Exercise aim:
In the listing below, locate the line containing "blob in bare]" and the line containing "obj.parent = None". Output both of them and every line between, exactly as written, and nothing more.

Provided data:

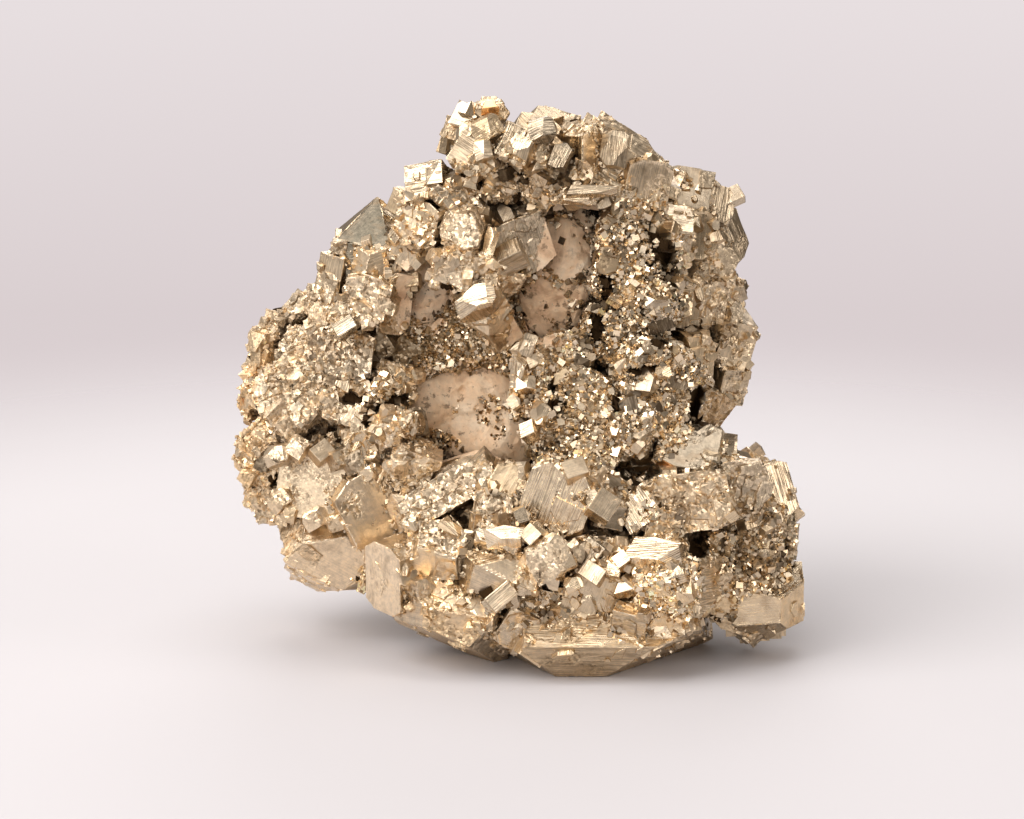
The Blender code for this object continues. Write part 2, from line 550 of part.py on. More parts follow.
def build():
    clear_scene()
    rng = random.Random(SEED)
    parts = new_collection(NAME)
    cutters = new_collection("cutters")
    below = slab("below_the_foot", (-FAR, -FAR, FOOT - FAR), (FAR, FAR, FOOT), cutters)
    front = slab("crust_side", (-FAR, -FAR, -FAR), (FAR, CRUST_BACK, FAR), cutters)
    front_room = slab("crust_side_room", (-FAR, -FAR, -FAR), (FAR, CRUST_BACK + GAP, FAR), cutters)

    rock = matrix_solid("matrix_rock", 0.0)
    rock_room = matrix_solid("matrix_room", GAP)
    crust_limit = matrix_solid("crust_limit", CRUST_REACH)
    crust_room = matrix_solid("crust_room", CRUST_REACH + GAP, (("INTERSECT", front_room),))
    for solid in (rock, rock_room, crust_limit, crust_room):
        cutters.objects.link(solid)

    crystals = new_collection("crystals_and_masses")
    for name, (centre, radii) in MASSES.items():
        lump(name, centre, radii, MASS_SWELL, MASS_RELIEF, MASS_DETAIL, crystals)
    named_crystals(crystals, rng)
    back_crystals(crystals, rng)
    cuts = (("DIFFERENCE", rock_room), ("DIFFERENCE", crust_room), ("DIFFERENCE", below))
    cluster = keep_one_shell(combine("pyrite_cluster", crystals, cuts))

    sheet = new_collection("crust_sheet_and_crystals")
    for part, (centre, radii) in MATRIX.items():
        lump(f"sheet_{part}", centre, radii, GAP + CRUST_SHEET, MATRIX_RELIEF, LUMP_DETAIL, sheet)
    crust_crystals(sheet, rng)
    bare = [lump(f"bare_{number}", centre, radii, BARE_SWELL, BARE_RELIEF, BARE_DETAIL, cutters)
            for number, (centre, radii) in enumerate(BARE)]
    cuts = [("INTERSECT", crust_limit), ("DIFFERENCE", rock_room), ("INTERSECT", front)]
    cuts += [("DIFFERENCE", blob) for blob in bare]
    crust = keep_one_shell(combine("hollow_crust", sheet, cuts))

    meshes = {"pyrite_cluster": cluster, "hollow_crust": crust, "matrix": rock.data.copy()}
    centre_over_origin(meshes.values())
    for name, mesh in meshes.items():
        finish(name, mesh, parts)


build()
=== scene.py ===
import math

import bmesh
import bpy
import numpy as np
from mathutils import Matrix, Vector, noise
from mathutils.bvhtree import BVHTree
from mathutils.geometry import delaunay_2d_cdt
from mathutils.kdtree import KDTree


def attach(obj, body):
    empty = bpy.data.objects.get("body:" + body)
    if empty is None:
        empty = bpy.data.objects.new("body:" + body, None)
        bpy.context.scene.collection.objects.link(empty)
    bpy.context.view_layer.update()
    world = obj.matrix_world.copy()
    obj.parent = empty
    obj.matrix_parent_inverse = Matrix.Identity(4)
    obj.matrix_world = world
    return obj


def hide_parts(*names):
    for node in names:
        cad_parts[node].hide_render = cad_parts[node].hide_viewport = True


# Lengths are in millimetres until a mesh is made.
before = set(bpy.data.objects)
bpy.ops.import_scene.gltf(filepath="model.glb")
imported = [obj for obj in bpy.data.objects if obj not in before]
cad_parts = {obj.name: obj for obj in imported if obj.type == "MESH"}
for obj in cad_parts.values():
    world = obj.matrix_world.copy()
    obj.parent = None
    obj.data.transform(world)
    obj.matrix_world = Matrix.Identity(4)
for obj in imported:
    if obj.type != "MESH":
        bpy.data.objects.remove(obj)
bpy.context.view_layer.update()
mm = 0.001
scene = bpy.context.scene
scene.view_settings.view_transform = "Standard"
rng = np.random.default_rng(7)

camera = {
    "aim": (-0.86, -8.28, 28.2),
    "pitch": 12.0,
    "distance": 420.0,
    "lens": 129.5,
    "sensor": 36.0,
    "clipEnd": 20.0,        # in metres
}


def makeCamera():
    data = bpy.data.cameras.new("camera")
    data.lens = camera["lens"]
    data.sensor_width = camera["sensor"]
    data.clip_end = camera["clipEnd"]
    item = bpy.data.objects.new("camera", data)
    scene.collection.objects.link(item)
    pitch = math.radians(camera["pitch"])
    aim = Vector(camera["aim"])
    back = Vector((0, -math.cos(pitch), math.sin(pitch)))
    item.location = (aim + back * camera["distance"]) * mm
    item.rotation_euler = (-back).to_track_quat("-Z", "Y").to_euler()
    scene.camera = item
    return np.array(back)


towardCamera = makeCamera()
print("camera placed")

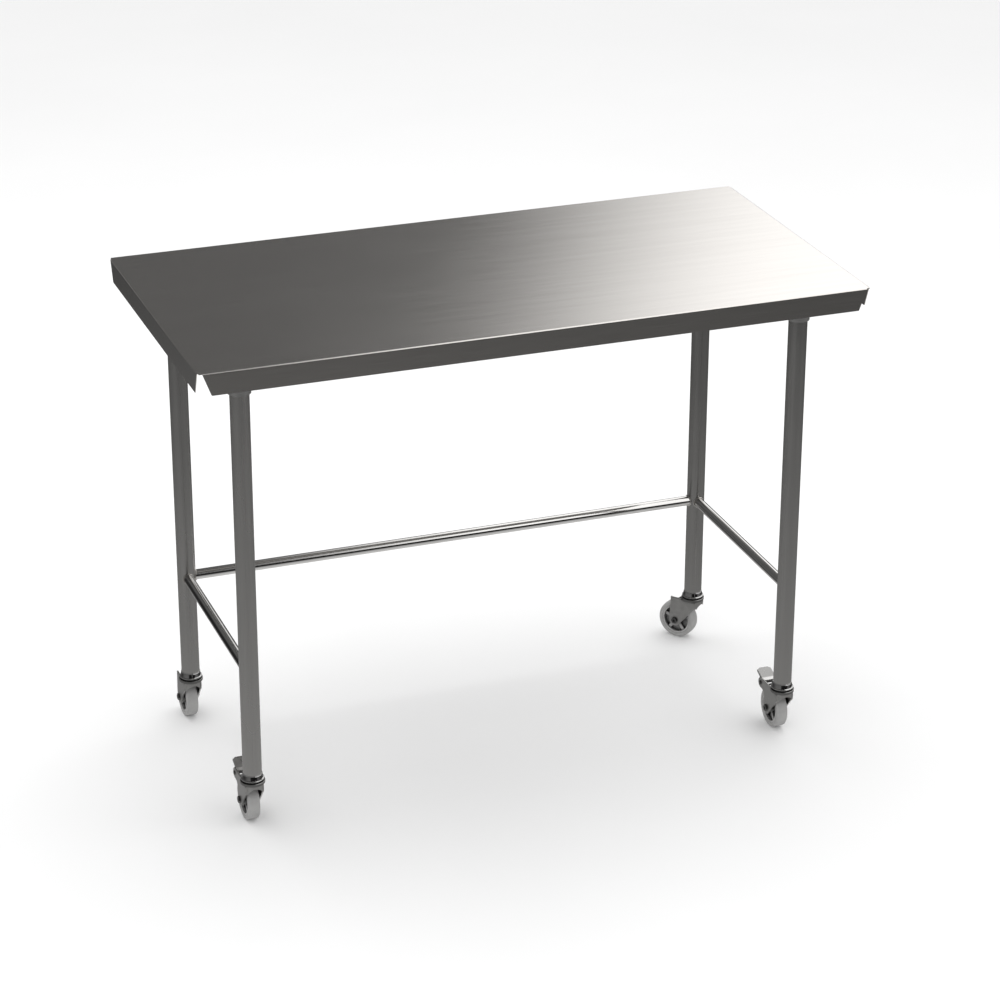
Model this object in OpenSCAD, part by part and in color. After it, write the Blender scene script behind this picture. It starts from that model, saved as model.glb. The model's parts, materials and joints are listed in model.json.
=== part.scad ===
// Stainless work table on four swivel castors.
// A folded sheet top with open corners stands on four round tube legs. Three round rails join the
// legs and leave the front open. Each leg ends in a swivel castor, and the front pair have brakes.
// The origin is on the floor under the middle of the top. +X runs to the right, +Y to the rear.

/* [Worktop] */
// Length of the top, left to right
top_w = 1200; // [1000:10:1600]
// Depth of the top, front to rear
top_d = 600; // [500:10:800]
// Height of the working surface above the floor
top_h = 895; // [800:5:950]
// Thickness of the folded sheet
sheet = 1.2; // [1:0.1:2]
// Height of the turned-down edge
flange_h = 39; // [30:1:50]
// Outside radius of the folds
bend_r = 2; // [1.8:0.1:4]
// Distance from the corner to where each fold starts
corner_gap = 8; // [5:1:12]
// How much further back the lower end of each turned-down edge is cut
corner_slant = 14; // [0:1:20]

/* [Frame] */
// Outside diameter of the leg tubes
leg_od = 33.7; // [30:0.1:38]
// Wall of the leg tubes
leg_wall = 1.5; // [1:0.1:2]
// Distance from the edges of the top to the leg axes
leg_inset = 92.5; // [80:0.5:120]
// Outside diameter of the rails
rail_od = 19; // [16:1:25]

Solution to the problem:
    cuts += [("DIFFERENCE", blob) for blob in bare]
    crust = keep_one_shell(combine("hollow_crust", sheet, cuts))

    meshes = {"pyrite_cluster": cluster, "hollow_crust": crust, "matrix": rock.data.copy()}
    centre_over_origin(meshes.values())
    for name, mesh in meshes.items():
        finish(name, mesh, parts)


build()
=== scene.py ===
import math

import bmesh
import bpy
import numpy as np
from mathutils import Matrix, Vector, noise
from mathutils.bvhtree import BVHTree
from mathutils.geometry import delaunay_2d_cdt
from mathutils.kdtree import KDTree


def attach(obj, body):
    empty = bpy.data.objects.get("body:" + body)
    if empty is None:
        empty = bpy.data.objects.new("body:" + body, None)
        bpy.context.scene.collection.objects.link(empty)
    bpy.context.view_layer.update()
    world = obj.matrix_world.copy()
    obj.parent = empty
    obj.matrix_parent_inverse = Matrix.Identity(4)
    obj.matrix_world = world
    return obj


def hide_parts(*names):
    for node in names:
        cad_parts[node].hide_render = cad_parts[node].hide_viewport = True


# Lengths are in millimetres until a mesh is made.
before = set(bpy.data.objects)
bpy.ops.import_scene.gltf(filepath="model.glb")
imported = [obj for obj in bpy.data.objects if obj not in before]
cad_parts = {obj.name: obj for obj in imported if obj.type == "MESH"}
for obj in cad_parts.values():
    world = obj.matrix_world.copy()
    obj.parent = None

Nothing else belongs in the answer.